Poor Joseph. Egyptian to his brothers, Hebrew to the Egyptians. Where does he fit in? As Egypt’s saviour, he attained unimaginable success in his adopted home, but his inner thoughts, expressed in the names he gives his sons, reveal his true sense of identity. Joseph named his first-born Manasseh because “God has made me forget completely my hardship and my parental home,” while he named his second son Ephraim because “God has made me fertile in the land of my affliction” (Gen. 41:51-52).
Our next leader in Egypt, Moses, also expresses his identity when naming his son Gershom, stating, “I have been a stranger in a foreign land”(Exodus 2:20). So many generations after Joseph, Moses, who was raised in Egyptian privilege, is alienated from his land of birth and longs for his true home.

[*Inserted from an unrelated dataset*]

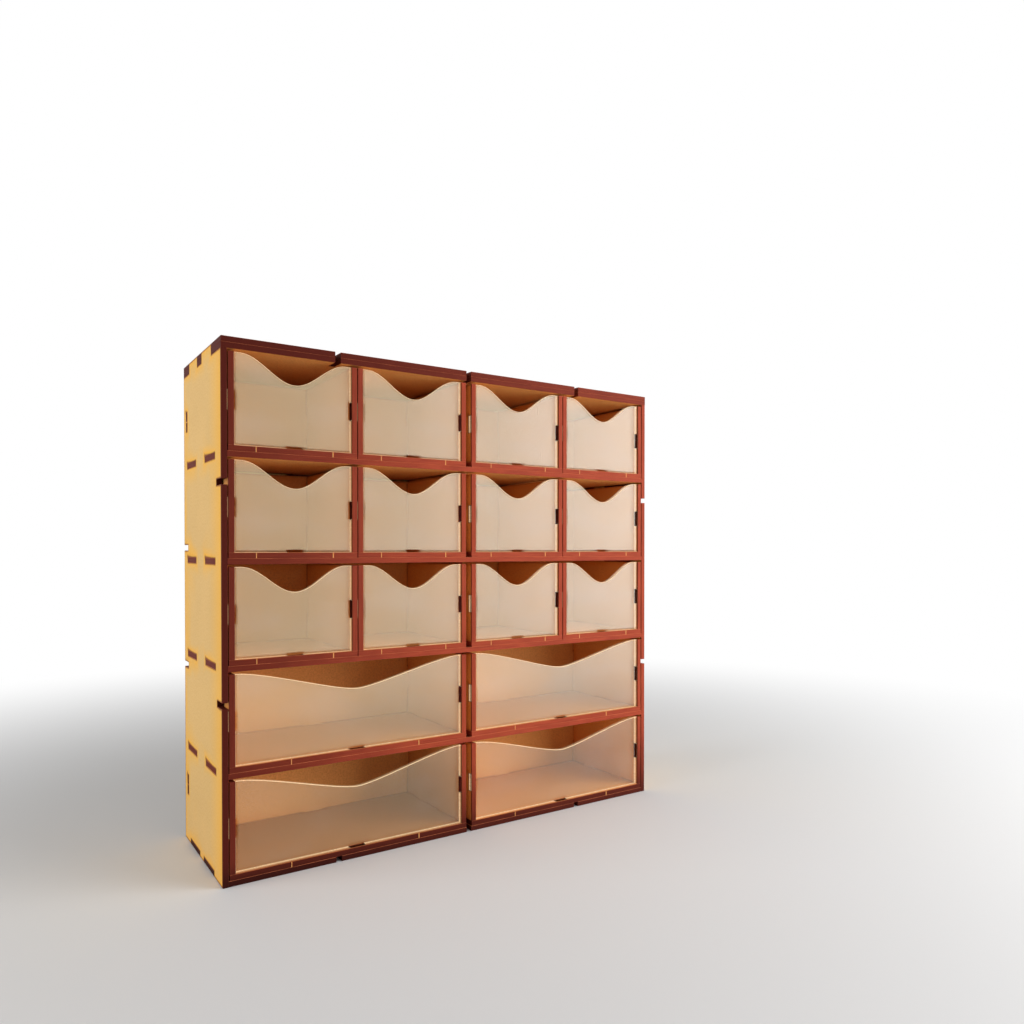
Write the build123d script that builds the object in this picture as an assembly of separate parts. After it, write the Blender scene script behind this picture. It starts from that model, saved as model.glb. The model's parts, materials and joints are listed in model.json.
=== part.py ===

The power of Egypt sustained Joseph in a limited way. Having made peace with his situation, he forged a new identity for himself, though he is never fully comfortable in that role. Moses, raised in this same power and privilege, runs away from it, recovers his identity and discovers the means to free a people. The eternal light of Jewish identity burned within both of them. It is best expressed in the haftarah for Shabbat Hanukkah: “‘Not by might and not by power, but by My spirit,’ says the Lord of Hosts” (Zechariah 4:6).